Everything from the first line of the records to the line containing "CURVE_SAMPLES = 4001", inclusive, is to be extracted exactly, and nothing more.

────────────────

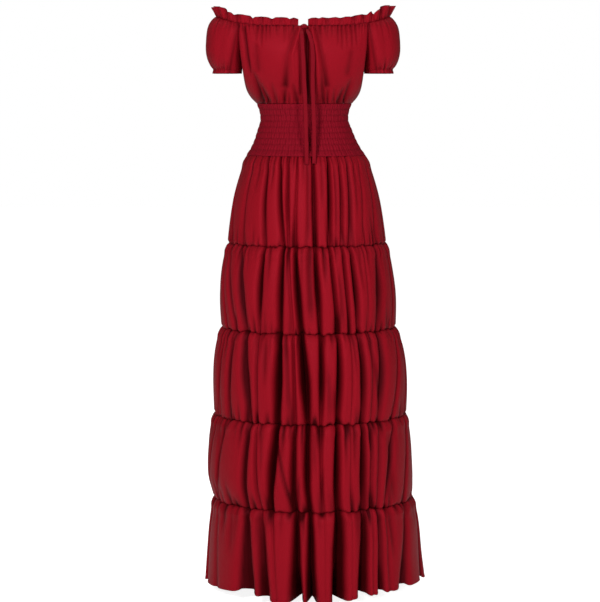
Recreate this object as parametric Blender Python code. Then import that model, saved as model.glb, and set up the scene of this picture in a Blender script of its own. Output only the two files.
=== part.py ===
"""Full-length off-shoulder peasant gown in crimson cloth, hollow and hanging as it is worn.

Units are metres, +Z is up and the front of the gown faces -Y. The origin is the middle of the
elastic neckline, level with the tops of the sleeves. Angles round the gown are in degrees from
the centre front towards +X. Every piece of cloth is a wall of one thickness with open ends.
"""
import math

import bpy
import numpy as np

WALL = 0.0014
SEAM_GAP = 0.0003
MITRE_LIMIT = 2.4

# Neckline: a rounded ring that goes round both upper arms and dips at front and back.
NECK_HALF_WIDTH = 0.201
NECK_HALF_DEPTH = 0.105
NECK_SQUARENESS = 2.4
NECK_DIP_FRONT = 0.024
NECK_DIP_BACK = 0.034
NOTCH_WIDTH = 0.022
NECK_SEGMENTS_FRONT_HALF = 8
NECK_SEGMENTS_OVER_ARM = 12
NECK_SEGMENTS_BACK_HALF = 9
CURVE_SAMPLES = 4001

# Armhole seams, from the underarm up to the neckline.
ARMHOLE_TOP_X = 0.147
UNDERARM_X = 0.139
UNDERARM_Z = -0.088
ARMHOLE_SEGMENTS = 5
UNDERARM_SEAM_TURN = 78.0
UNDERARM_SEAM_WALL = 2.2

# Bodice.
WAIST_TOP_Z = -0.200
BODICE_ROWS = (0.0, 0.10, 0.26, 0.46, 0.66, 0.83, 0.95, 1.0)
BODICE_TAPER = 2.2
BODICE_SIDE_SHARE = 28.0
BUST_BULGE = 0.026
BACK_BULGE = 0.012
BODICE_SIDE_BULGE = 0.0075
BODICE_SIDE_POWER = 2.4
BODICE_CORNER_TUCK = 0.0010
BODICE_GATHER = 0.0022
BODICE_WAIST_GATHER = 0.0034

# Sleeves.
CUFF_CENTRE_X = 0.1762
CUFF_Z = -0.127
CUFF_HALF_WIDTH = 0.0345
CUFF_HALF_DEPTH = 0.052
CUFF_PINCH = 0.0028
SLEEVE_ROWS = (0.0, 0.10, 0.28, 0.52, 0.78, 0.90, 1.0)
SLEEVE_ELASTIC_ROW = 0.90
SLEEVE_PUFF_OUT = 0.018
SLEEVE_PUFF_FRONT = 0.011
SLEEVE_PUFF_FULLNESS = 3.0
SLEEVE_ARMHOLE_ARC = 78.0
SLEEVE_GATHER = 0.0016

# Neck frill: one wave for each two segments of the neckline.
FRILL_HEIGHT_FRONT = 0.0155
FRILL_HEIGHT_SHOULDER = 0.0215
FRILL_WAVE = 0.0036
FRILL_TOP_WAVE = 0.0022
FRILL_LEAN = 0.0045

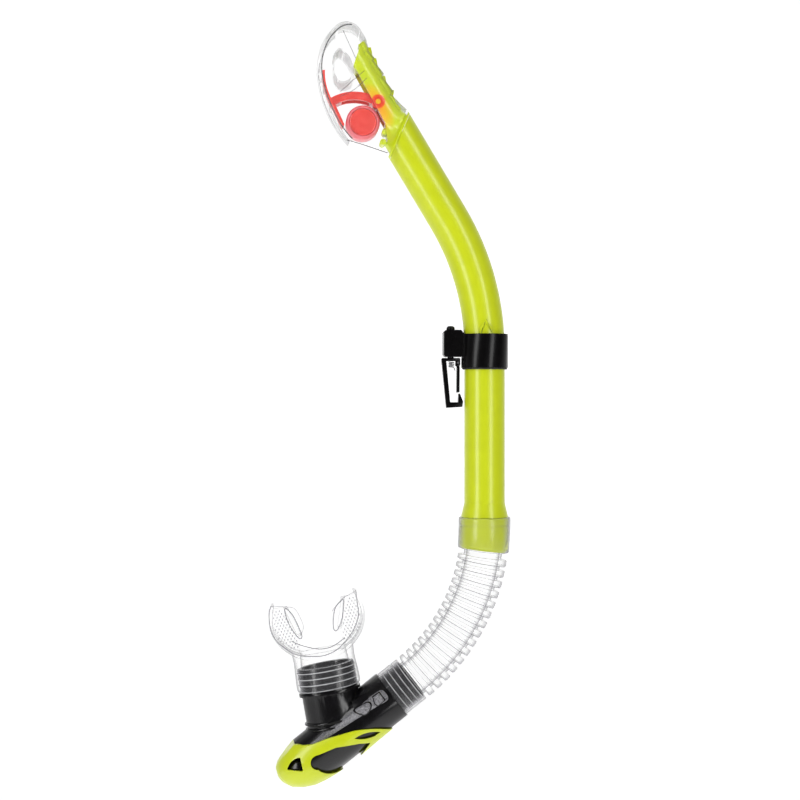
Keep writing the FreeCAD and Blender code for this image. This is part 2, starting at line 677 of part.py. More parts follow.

────────────────

SOLUTION FOR THIS TASK =
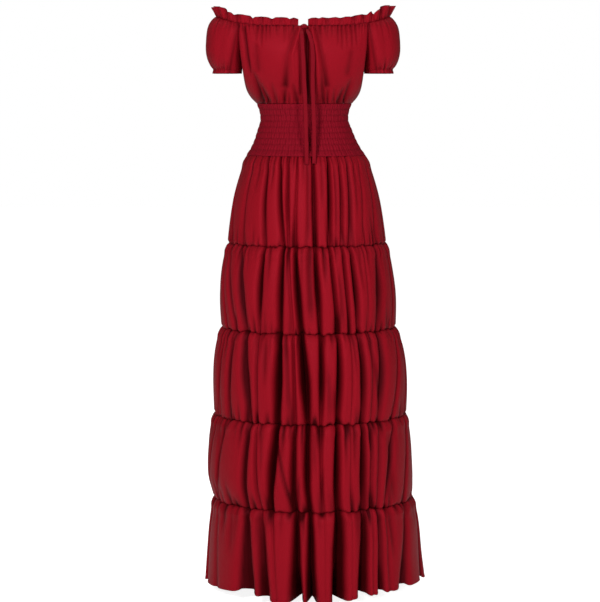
Recreate this object as parametric Blender Python code. Then import that model, saved as model.glb, and set up the scene of this picture in a Blender script of its own. Output only the two files.
=== part.py ===
"""Full-length off-shoulder peasant gown in crimson cloth, hollow and hanging as it is worn.

Units are metres, +Z is up and the front of the gown faces -Y. The origin is the middle of the
elastic neckline, level with the tops of the sleeves. Angles round the gown are in degrees from
the centre front towards +X. Every piece of cloth is a wall of one thickness with open ends.
"""
import math

import bpy
import numpy as np

WALL = 0.0014
SEAM_GAP = 0.0003
MITRE_LIMIT = 2.4

# Neckline: a rounded ring that goes round both upper arms and dips at front and back.
NECK_HALF_WIDTH = 0.201
NECK_HALF_DEPTH = 0.105
NECK_SQUARENESS = 2.4
NECK_DIP_FRONT = 0.024
NECK_DIP_BACK = 0.034
NOTCH_WIDTH = 0.022
NECK_SEGMENTS_FRONT_HALF = 8
NECK_SEGMENTS_OVER_ARM = 12
NECK_SEGMENTS_BACK_HALF = 9
CURVE_SAMPLES = 4001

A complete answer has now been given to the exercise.